Sports team owners are typically cast as greedy and rich old white guys. Sports franchises have sick return on investments. Seriously, check out any team on Forbes and look at their evaluations over the last few years. Most teams have doubled or tripled their worth in a matter of 30 months. This is a classic case of "Oh the rich get richer!" because it costs a ton of money to buy a sports team in the first place. But if you didn't have the money or foresight to buy one ten years ago, good luck because they are crazy expensive now.
These owners are not lucky people who happened to invest in Amazon in 1998 because someone told them it would blow up, nor are they savvy CEO's who built a business from the ground up. They just happened to jump into a market where people have increasingly more money and are increasingly more excited to spend it on sports entertainment. Think the difference between an angel investor just giving you money and saying "give me 2% of your profits" or someone like Mark Cuban on Shark Tank (who ironically owns a sports team) who buys equity in your business but also wants to help you build it. These owners are not passive financial-backers, but rather investors who face many decisions determining where the direction of their sports team is headed. Most pertinent to them though, is whether they want to maximize profits in the short run or maximize wins to increase team value for the long run?
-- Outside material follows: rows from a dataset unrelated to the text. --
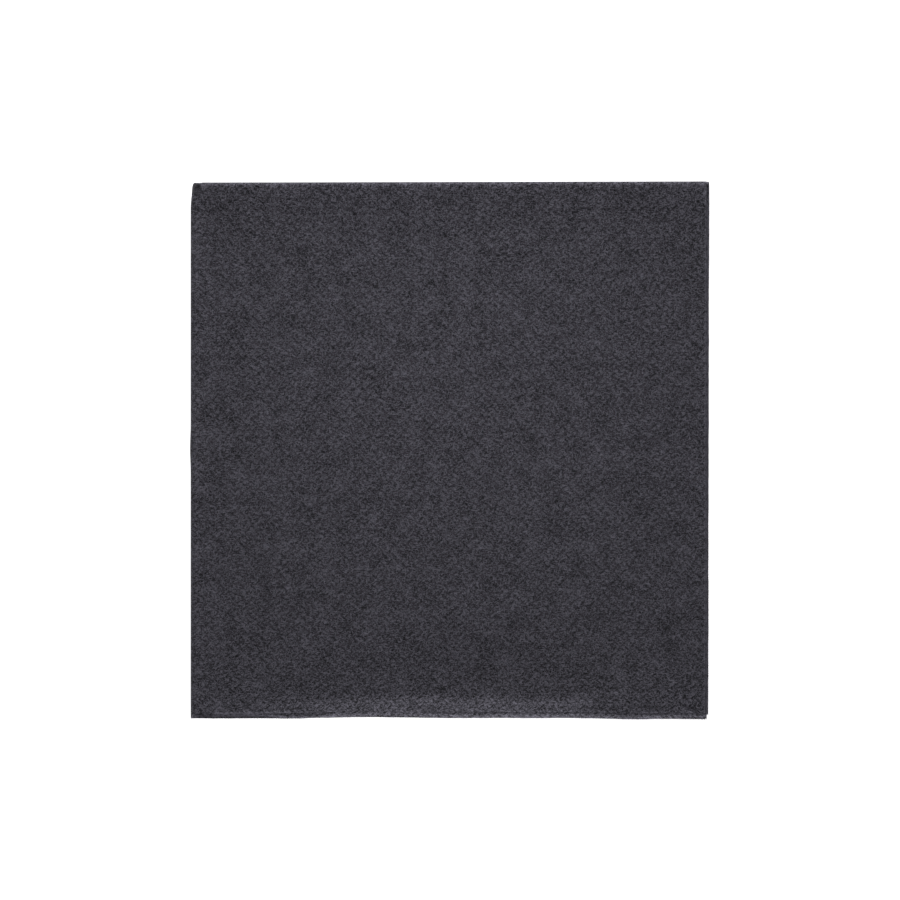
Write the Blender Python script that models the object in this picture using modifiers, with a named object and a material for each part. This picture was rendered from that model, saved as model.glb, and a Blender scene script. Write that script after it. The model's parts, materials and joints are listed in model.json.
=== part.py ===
"""A quarter-folded two-ply paper napkin that lies flat.

Metres, +Z up out of the top leaf. The sheet was folded once along its top edge (+Y) and then along its
left edge (-X), so its cut edges are at the right (+X) and the bottom (-Y), and its closed corner is at
the top left. The leaves are counted upwards from the table: 1 and 2 make the lower half, and 3 and 4
the upper half, which opens about the second fold. The origin is under the middle of the outline.

Both plies are divided where the folds are. Each leaf is a flat panel of each ply, and each fold is a
set of nested half-round strips, so the upper half can turn while the strips between the halves bend.
"""

import math

import bmesh
import bpy

# The folded outline, from the folds to the cut edges that reach furthest
FOLDED_WIDTH = 0.160
FOLDED_DEPTH = 0.1656

# One embossed tissue ply, and the air between it and whatever it meets
PLY_THICKNESS = 0.0002
PLY_GAP = 0.00025

# How far each leaf's cut edge stands back from the outline, by the leaf's number
RIGHT_SETBACKS = {1: 0.0, 2: 0.0005, 3: 0.00095, 4: 0.0011}
BOTTOM_SETBACKS = {1: 0.0014, 2: 0.0006, 3: 0.0, 4: 0.0019}

# Facets round each half-round fold
FOLD_STEPS = 12

# The dark tissue: linear colour and how matt it is
TISSUE_COLOUR = (0.045, 0.043, 0.052, 1.0)
TISSUE_ROUGHNESS = 0.95

# The stack of plies from the table up, as (leaf, ply): the outer ply is outside in each half
STACK = [
    (1, "outer"),
    (1, "inner"),
    (2, "inner"),
    (2, "outer"),
    (3, "outer"),
    (3, "inner"),
    (4, "inner"),
    (4, "outer"),
]
LAYER_PITCH = PLY_THICKNESS + PLY_GAP
STACK_HEIGHT = len(STACK) * LAYER_PITCH - PLY_GAP
HALF_HEIGHT = len(STACK) / 2 * LAYER_PITCH - PLY_GAP

# The folds' axes: the first fold runs along X in each half, the second along Y at mid height
FIRST_FOLD_Y = FOLDED_DEPTH / 2 - HALF_HEIGHT / 2
SECOND_FOLD_X = STACK_HEIGHT / 2 - FOLDED_WIDTH / 2
MID_HEIGHT = STACK_HEIGHT / 2

# Where the flat panels start, a gap clear of the strips, which end at their fold's axis
PANEL_LEFT = SECOND_FOLD_X + PLY_GAP
PANEL_TOP = FIRST_FOLD_Y - PLY_GAP


def clear_scene():
    """Remove every object, so that the part stands alone."""
    for old in list(bpy.data.objects):
        bpy.data.objects.remove(old, do_unlink=True)


def napkin_collection():
    """Return a new collection for the napkin's pieces, linked to the scene."""
    collection = bpy.data.collections.new("quarter_folded_napkin")
    bpy.context.scene.collection.children.link(collection)
    return collection


def tissue(name):
    """Return a matt dark tissue material of its own for one piece."""
    material = bpy.data.materials.new(name + "_tissue")
    material.use_nodes = True
    shader = material.node_tree.nodes["Principled BSDF"]
    shader.inputs["Base Color"].default_value = TISSUE_COLOUR
    shader.inputs["Roughness"].default_value = TISSUE_ROUGHNESS
    shader.inputs["Metallic"].default_value = 0.0
    return material


def add_body(collection, name, location):
    """Add an empty that carries one half of the napkin."""
    empty = bpy.data.objects.new(name, None)
    empty.location = location
    empty.empty_display_size = FOLDED_WIDTH / 8
    collection.objects.link(empty)
    return empty


def add_piece(collection, body, name, mesh, location):
    """Add a named mesh with its own material under a body, placed in world coordinates."""
    mesh.materials.append(tissue(name))
    piece = bpy.data.objects.new(name, mesh)
    piece.parent = body
    piece.location = [place - start for place, start in zip(location, body.location)]
    collection.objects.link(piece)
    return piece


def add_panel(collection, body, leaf, ply, layer):
    """Add one leaf's flat panel of one ply, at its layer of the stack."""
    right = FOLDED_WIDTH / 2 - RIGHT_SETBACKS[leaf]
    bottom = BOTTOM_SETBACKS[leaf] - FOLDED_DEPTH / 2
    size = (right - PANEL_LEFT, PANEL_TOP - bottom, PLY_THICKNESS)
    centre = ((right + PANEL_LEFT) / 2, (PANEL_TOP + bottom) / 2, layer * LAYER_PITCH + PLY_THICKNESS / 2)

    name = f"leaf_{leaf}_{ply}_ply"
    block = bmesh.new()
    bmesh.ops.create_cube(block, size=1.0)
    bmesh.ops.scale(block, vec=size, verts=block.verts)
    mesh = bpy.data.meshes.new(name)
    block.to_mesh(mesh)
    block.free()
    return add_piece(collection, body, name, mesh, centre)


def add_fold_strip(collection, body, name, length, outer_radius, centre):
    """Add a half-round strip of one ply along X, bulging towards +Y, centred on a fold's axis."""
    radius = outer_radius - PLY_THICKNESS / 2
    mesh = bpy.data.meshes.new(name)
    ends = [(-length / 2, 0.0, -radius), (length / 2, 0.0, -radius)]
    mesh.from_pydata(ends, [(0, 1)], [])
    strip = add_piece(collection, body, name, mesh, centre)

    turn = strip.modifiers.new("half_turn", "SCREW")
    turn.axis = "X"
    turn.angle = math.pi
    turn.steps = FOLD_STEPS
    turn.render_steps = FOLD_STEPS
    skin = strip.modifiers.new("ply_thickness", "SOLIDIFY")
    skin.thickness = PLY_THICKNESS
    skin.offset = 0.0
    return strip


def add_first_fold(collection, body, half, leaves, centre_z):
    """Add the two nested strips that join a half's leaves at the top edge."""
    right = FOLDED_WIDTH / 2 - max(RIGHT_SETBACKS[leaf] for leaf in leaves)
    centre = ((right + PANEL_LEFT) / 2, FIRST_FOLD_Y, centre_z)
    for nested, ply in enumerate(("outer", "inner")):
        name = f"first_fold_{half}_{ply}_ply"
        radius = HALF_HEIGHT / 2 - nested * LAYER_PITCH
        add_fold_strip(collection, body, name, right - PANEL_LEFT, radius, centre)


def add_second_fold(collection, body):
    """Add the four nested strips that join the lower half to the upper half at the left edge."""
    strips = [
        ("second_fold_wrap_outer_ply", (1, 4)),
        ("second_fold_wrap_inner_ply", (1, 4)),
        ("second_fold_core_inner_ply", (2, 3)),
        ("second_fold_core_outer_ply", (2, 3)),
    ]
    for nested, (name, leaves) in enumerate(strips):
        bottom = max(BOTTOM_SETBACKS[leaf] for leaf in leaves) - FOLDED_DEPTH / 2
        centre = (SECOND_FOLD_X, (PANEL_TOP + bottom) / 2, MID_HEIGHT)
        radius = STACK_HEIGHT / 2 - nested * LAYER_PITCH
        strip = add_fold_strip(collection, body, name, PANEL_TOP - bottom, radius, centre)
        strip.rotation_euler.z = math.pi / 2


def build():
    clear_scene()
    collection = napkin_collection()
    lower_half = add_body(collection, "lower_half", (0.0, 0.0, 0.0))
    upper_half = add_body(collection, "upper_half", (SECOND_FOLD_X, 0.0, MID_HEIGHT))
    for layer, (leaf, ply) in enumerate(STACK):
        add_panel(collection, lower_half if leaf < 3 else upper_half, leaf, ply, layer)
    add_first_fold(collection, lower_half, "lower", (1, 2), HALF_HEIGHT / 2)
    add_first_fold(collection, upper_half, "upper", (3, 4), STACK_HEIGHT - HALF_HEIGHT / 2)
    add_second_fold(collection, lower_half)


build()
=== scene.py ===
"""The looks of a quarter-folded two-ply paper napkin, dark and embossed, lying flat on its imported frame.

Metres, +Z up out of the top leaf. The first fold is the top edge (+Y), the second the left edge (-X),
and the cut edges are at the right and the bottom. Leaves count up from the table: 1 and 2 are the lower
half, 3 and 4 the upper half, which opens about the second fold. Each piece is one ply of one leaf, or
one ply of a fold with a flat margin on each side, so the plies meet edge to edge with no step.

A point of the tissue is named by where it is on its leaf (across, along), by how far it has turned round
the first fold (first, from a quarter turn on the wrapping leaves 1 and 4 to minus a quarter turn on the
core leaves 2 and 3) and by how far it has turned round the second (second, from 0 below to pi above).
"""

import json
import math

import bpy
import numpy as np
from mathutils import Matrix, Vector


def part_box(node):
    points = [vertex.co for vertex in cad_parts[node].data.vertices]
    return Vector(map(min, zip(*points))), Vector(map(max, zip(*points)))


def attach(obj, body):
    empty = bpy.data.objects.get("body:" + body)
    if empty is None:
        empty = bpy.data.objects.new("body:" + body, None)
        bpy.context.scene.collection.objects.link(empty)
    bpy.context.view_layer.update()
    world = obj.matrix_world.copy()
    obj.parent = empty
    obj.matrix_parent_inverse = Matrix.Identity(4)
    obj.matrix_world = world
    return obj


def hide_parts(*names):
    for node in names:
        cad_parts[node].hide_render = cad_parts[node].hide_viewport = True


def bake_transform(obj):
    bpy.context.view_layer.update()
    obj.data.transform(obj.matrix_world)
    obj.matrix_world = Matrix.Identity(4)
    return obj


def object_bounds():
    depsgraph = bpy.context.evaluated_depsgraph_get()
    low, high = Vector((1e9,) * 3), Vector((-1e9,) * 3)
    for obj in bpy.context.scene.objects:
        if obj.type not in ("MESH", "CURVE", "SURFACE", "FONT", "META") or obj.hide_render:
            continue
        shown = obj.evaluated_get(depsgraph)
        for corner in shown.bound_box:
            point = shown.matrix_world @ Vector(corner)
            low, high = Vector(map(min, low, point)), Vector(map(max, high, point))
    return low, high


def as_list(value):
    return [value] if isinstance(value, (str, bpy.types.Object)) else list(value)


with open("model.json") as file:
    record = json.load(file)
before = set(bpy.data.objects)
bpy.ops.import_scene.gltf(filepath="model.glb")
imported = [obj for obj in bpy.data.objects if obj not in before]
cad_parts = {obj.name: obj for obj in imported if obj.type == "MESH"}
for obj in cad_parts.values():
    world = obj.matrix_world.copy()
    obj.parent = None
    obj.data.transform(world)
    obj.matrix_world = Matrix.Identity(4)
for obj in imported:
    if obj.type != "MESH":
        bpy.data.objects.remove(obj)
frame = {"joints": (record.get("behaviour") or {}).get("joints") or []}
cad_low, cad_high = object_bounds()

MM = 0.001

# The tissue: each ply, the air between a leaf's plies, and half the air between the two halves
PLY = 0.13 * MM
PLY_AIR = 0.10 * MM
CORE_AIR = 0.125 * MM

# Air between a half's two leaves: at the folds it fills the frame's height, and inside it settles
HALF_HEIGHT = (cad_high.z - cad_low.z) / 2 - CORE_AIR
FOLD_AIR = HALF_HEIGHT - 4 * PLY - 2 * PLY_AIR
SETTLED_AIR = 0.42 * MM
FOLD_REACH = 5.0 * MM

# The air left in the stack at the cut edges, where the knife has crimped it
CRIMPED_LEAF_AIR = 0.07 * MM
CRIMPED_PLY_AIR = 0.035 * MM
CRIMPED_CORE_AIR = 0.05 * MM

# The folds' lines, from the frame
HINGE = Vector(frame["joints"][0]["pos_m"])
FOLD_X = HINGE.x
OUTLINE_TOP = cad_high.y

# The first fold is flatter than a half round: its bulge reaches out this many times its radius
FULLNESS = 2.0
FOLD_Y = OUTLINE_TOP - FULLNESS * HALF_HEIGHT / 2

# The flat margin of tissue that each fold strip has beside its half round
MARGIN = 5.0 * MM
LEAF_LEFT = FOLD_X + MARGIN
LEAF_TOP = FOLD_Y - MARGIN

# Where each leaf's cut edges are, from the frame
CUT_RIGHT = {leaf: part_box(f"leaf_{leaf}_outer_ply")[1].x for leaf in (1, 2, 3, 4)}
CUT_BOTTOM = {leaf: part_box(f"leaf_{leaf}_outer_ply")[0].y for leaf in (1, 2, 3, 4)}
OUTLINE_RIGHT = max(CUT_RIGHT.values())
OUTLINE_BOTTOM = min(CUT_BOTTOM.values())

# How far the inner ply's cut edges stand back from the outer ply's, by leaf
PLY_SETBACK = {1: 0.12 * MM, 2: 0.10 * MM, 3: 0.25 * MM, 4: 0.15 * MM}

# Mesh points across and along a leaf, and round each fold
POINTS = {"outer": (170, 178), "inner": (100, 104)}
FOLD_TURNS = 18
MARGIN_STEPS = 6

QUARTER = math.pi / 2

# The plies from the table up: the outer ply is outside in each half
STACK = [
    (1, "outer"),
    (1, "inner"),
    (2, "inner"),
    (2, "outer"),
    (3, "outer"),
    (3, "inner"),
    (4, "inner"),
    (4, "outer"),
]


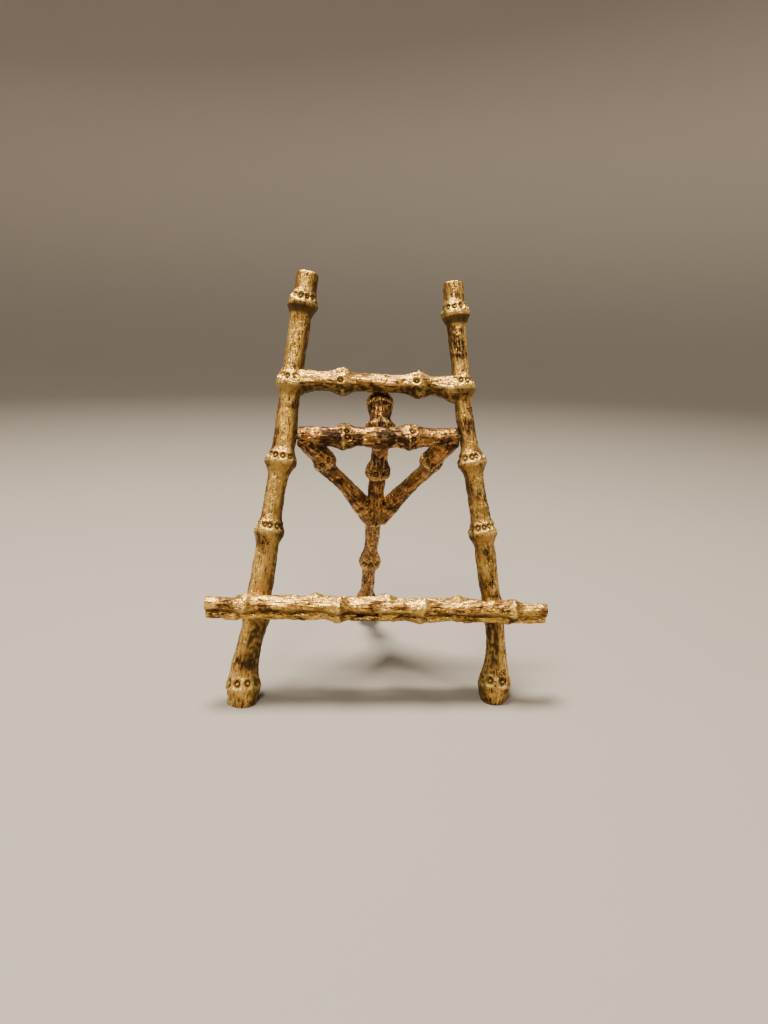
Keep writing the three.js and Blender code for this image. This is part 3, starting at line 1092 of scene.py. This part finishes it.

Whether or not a team owner is focused on maximizing profits or wins can be somewhat evident in a teams transactions and behavior. Dan Snyder, owner of the Redskins, is a classic example of a profit maximize. He seems to genuinely not care about the teams longevity but rather he signs flashy big name free-agents who will sell tickets and create hype for the immediate season. Other team owners who allow long-term rebuilds to happen and are accused of "trusting a process" may be considered guys who are maximizing wins.
To determine the motives of an owner who is not transparent about being at either end of the spectrum, a possible indicator can be how they price tickets to their home games.
Conventional wisdom may say that if a team is selling out, than they could be charging too low of a price for tickets. Charging a ticket price below equilibrium could result in people buying out all of the tickets, and then scalping them at a higher price due to scarcity (leaving money on the table for the team.) A team that is knowingly selling out all of their seats may not be concerned with getting maximum profit from ticket sales, and perhaps they prioritize game-attendance over profit maximization. They could even underprice tickets on purpose if they believe that game attendance leads to deeper fan loyalty and home field advantage, which ultimately would mean they are more focused on win-maximizing than profit-maximizing. Also, if a team is selling out their cost-per-attendee may be even slightly higher than their revenue per-attendee, and to maximize profits they should raises prices and sell fewer tickets.
A team that does not sell out might not be a profit-maximizer because they are charging perhaps too much for tickets, and are not concerned with finding an equilibrium price that maximizes revenue and fills their stadium to capacity. Additionally, stadium revenues are not solely comprised of ticket sales, but also merchandise and concessions. If an event sells out, that means there is the maximum amount of people there which gives the team the highest likely hood of maxing out concession and merchandise sales. By not selling out, the team is not reaching their optimum sales in tickets, concessions, or merchandise which ultimately leads to them not maximizing their profit. It is possible that a team is not selling out on purpose, preferring to charge a higher ticket price and make tickets more of a private and excludable good that requires a certain amount of investment to enjoy. In this case, revenue-per-attendee might be greater than zero, and the team might even increase profit by lowering ticket prices.
Of course, both these evaluation may be wrong because all owners are seemingly profit-maximizers. Ticket prices are carefully researched and priced at equilibrium by team financial analyst, and in a billion-dollar industry it is unlikely that teams are doing anything that does not result in a profit maximization for the team. Regardless of how fans feel about it, or if an event sells out or not, team owners are always profit maximizers. Some teams just seem to prioritize short term over long term. Objectively as a sports fan, and Redskins fan, I think the win-maximization is the objectively right thing to do for an owner because it brings him/her (keeping it PC at PGS) the money eventually, but also maximizes the satisfaction from fans having a competent and competitive team to watch.